#### SHORT PROBLEM
Give back only the lines in the records below from the one with "The OpenSCAD and Blender code for this object continues." to the one with "values: the material's", both inclusive, word for word.

-- DATA PROVIDED start --

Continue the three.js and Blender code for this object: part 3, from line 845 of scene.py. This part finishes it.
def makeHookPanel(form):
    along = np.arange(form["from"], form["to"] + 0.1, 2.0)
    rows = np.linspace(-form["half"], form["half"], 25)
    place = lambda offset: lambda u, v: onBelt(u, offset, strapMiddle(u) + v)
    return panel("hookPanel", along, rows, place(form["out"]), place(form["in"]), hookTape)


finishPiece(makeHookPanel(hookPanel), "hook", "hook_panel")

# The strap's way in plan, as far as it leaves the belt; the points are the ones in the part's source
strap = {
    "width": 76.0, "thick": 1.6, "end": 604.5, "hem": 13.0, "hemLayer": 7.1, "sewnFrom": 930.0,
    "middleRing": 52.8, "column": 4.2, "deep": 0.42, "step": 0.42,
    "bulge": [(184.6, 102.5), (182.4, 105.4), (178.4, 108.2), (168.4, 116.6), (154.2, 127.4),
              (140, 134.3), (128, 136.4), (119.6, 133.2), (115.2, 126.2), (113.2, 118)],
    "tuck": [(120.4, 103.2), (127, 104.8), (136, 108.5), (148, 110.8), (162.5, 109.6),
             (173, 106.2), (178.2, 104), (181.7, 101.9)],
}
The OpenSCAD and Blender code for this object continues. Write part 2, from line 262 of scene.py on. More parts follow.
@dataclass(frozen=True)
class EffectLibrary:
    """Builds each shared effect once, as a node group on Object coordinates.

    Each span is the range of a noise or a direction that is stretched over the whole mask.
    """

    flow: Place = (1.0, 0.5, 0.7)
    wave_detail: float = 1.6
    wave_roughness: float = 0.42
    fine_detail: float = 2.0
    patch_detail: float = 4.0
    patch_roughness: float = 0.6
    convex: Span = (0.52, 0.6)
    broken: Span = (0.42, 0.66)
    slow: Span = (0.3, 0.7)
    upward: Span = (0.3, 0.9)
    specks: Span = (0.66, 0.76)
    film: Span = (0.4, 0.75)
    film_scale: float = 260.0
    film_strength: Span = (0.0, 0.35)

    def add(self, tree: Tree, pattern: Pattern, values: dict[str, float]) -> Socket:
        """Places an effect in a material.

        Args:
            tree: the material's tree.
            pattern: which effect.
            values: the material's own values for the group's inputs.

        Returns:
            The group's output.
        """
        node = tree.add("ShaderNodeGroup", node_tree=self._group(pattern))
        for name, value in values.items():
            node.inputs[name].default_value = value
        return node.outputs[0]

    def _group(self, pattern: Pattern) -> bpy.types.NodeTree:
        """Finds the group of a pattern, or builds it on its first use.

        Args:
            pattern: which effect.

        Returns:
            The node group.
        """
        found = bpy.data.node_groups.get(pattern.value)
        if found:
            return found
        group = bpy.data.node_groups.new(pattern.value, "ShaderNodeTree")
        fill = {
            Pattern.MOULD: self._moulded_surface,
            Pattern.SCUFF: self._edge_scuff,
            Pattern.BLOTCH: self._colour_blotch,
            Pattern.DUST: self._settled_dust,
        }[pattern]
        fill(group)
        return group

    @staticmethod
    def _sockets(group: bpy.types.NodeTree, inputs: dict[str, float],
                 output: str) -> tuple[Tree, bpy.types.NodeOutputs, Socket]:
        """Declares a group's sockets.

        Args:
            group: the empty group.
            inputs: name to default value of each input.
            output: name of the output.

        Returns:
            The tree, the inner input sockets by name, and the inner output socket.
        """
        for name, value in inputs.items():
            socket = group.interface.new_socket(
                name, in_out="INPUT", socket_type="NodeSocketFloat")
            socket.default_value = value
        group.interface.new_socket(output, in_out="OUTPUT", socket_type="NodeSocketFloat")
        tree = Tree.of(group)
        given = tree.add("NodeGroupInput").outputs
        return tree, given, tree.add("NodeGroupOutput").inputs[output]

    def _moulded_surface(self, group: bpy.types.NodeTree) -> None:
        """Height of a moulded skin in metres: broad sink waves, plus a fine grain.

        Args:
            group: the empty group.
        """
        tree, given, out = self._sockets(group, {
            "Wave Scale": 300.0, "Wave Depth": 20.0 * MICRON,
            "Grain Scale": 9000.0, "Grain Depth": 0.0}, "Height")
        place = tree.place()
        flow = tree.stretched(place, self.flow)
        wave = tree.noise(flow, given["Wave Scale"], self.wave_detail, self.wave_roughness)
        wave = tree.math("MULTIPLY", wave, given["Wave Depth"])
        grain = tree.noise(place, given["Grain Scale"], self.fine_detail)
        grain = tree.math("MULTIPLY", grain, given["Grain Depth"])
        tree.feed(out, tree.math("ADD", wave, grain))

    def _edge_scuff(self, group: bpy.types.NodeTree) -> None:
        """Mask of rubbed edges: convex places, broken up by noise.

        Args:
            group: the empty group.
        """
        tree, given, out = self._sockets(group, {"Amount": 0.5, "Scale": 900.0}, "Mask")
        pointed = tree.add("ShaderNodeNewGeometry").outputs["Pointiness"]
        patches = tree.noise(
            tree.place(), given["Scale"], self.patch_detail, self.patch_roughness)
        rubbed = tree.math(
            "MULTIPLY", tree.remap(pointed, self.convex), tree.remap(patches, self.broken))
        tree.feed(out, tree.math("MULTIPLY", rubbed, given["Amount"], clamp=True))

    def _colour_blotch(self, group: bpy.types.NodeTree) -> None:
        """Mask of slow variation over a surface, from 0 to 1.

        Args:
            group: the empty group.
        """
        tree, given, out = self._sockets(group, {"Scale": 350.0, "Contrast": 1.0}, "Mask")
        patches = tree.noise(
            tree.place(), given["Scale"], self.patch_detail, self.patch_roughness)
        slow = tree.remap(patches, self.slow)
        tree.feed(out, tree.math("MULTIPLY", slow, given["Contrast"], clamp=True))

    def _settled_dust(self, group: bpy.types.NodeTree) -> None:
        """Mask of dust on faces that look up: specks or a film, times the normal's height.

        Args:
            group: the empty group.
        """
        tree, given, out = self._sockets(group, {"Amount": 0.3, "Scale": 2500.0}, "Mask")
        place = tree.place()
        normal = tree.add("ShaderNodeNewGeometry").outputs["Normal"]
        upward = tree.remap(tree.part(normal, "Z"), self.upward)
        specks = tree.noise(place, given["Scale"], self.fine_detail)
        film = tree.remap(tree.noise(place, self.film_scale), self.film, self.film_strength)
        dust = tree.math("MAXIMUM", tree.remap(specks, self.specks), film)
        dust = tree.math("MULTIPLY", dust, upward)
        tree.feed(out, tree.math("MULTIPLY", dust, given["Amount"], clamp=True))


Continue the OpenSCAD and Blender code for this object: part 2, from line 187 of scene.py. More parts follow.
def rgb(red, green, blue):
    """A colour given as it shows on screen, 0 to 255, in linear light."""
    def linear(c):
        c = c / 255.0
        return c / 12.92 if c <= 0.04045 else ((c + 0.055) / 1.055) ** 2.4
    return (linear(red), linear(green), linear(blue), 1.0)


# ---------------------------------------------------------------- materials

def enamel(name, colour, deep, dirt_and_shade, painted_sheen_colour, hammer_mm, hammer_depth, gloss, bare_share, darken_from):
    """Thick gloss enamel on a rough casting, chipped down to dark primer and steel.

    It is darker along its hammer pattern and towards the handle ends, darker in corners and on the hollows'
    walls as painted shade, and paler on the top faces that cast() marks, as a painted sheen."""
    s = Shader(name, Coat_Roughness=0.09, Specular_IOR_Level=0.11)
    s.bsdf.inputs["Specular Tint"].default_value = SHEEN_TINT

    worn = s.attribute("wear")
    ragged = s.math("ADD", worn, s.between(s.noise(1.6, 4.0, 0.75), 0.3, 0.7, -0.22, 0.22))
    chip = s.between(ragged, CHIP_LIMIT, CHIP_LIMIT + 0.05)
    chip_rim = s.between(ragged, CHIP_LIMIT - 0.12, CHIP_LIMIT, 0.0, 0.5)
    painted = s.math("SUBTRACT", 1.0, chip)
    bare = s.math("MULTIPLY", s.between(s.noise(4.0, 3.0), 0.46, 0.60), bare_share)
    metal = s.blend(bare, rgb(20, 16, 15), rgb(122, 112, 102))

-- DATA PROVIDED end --

#### WRITTEN ANSWER
The OpenSCAD and Blender code for this object continues. Write part 2, from line 262 of scene.py on. More parts follow.
@dataclass(frozen=True)
class EffectLibrary:
    """Builds each shared effect once, as a node group on Object coordinates.

    Each span is the range of a noise or a direction that is stretched over the whole mask.
    """

    flow: Place = (1.0, 0.5, 0.7)
    wave_detail: float = 1.6
    wave_roughness: float = 0.42
    fine_detail: float = 2.0
    patch_detail: float = 4.0
    patch_roughness: float = 0.6
    convex: Span = (0.52, 0.6)
    broken: Span = (0.42, 0.66)
    slow: Span = (0.3, 0.7)
    upward: Span = (0.3, 0.9)
    specks: Span = (0.66, 0.76)
    film: Span = (0.4, 0.75)
    film_scale: float = 260.0
    film_strength: Span = (0.0, 0.35)

    def add(self, tree: Tree, pattern: Pattern, values: dict[str, float]) -> Socket:
        """Places an effect in a material.

        Args:
            tree: the material's tree.
            pattern: which effect.
            values: the material's own values for the group's inputs.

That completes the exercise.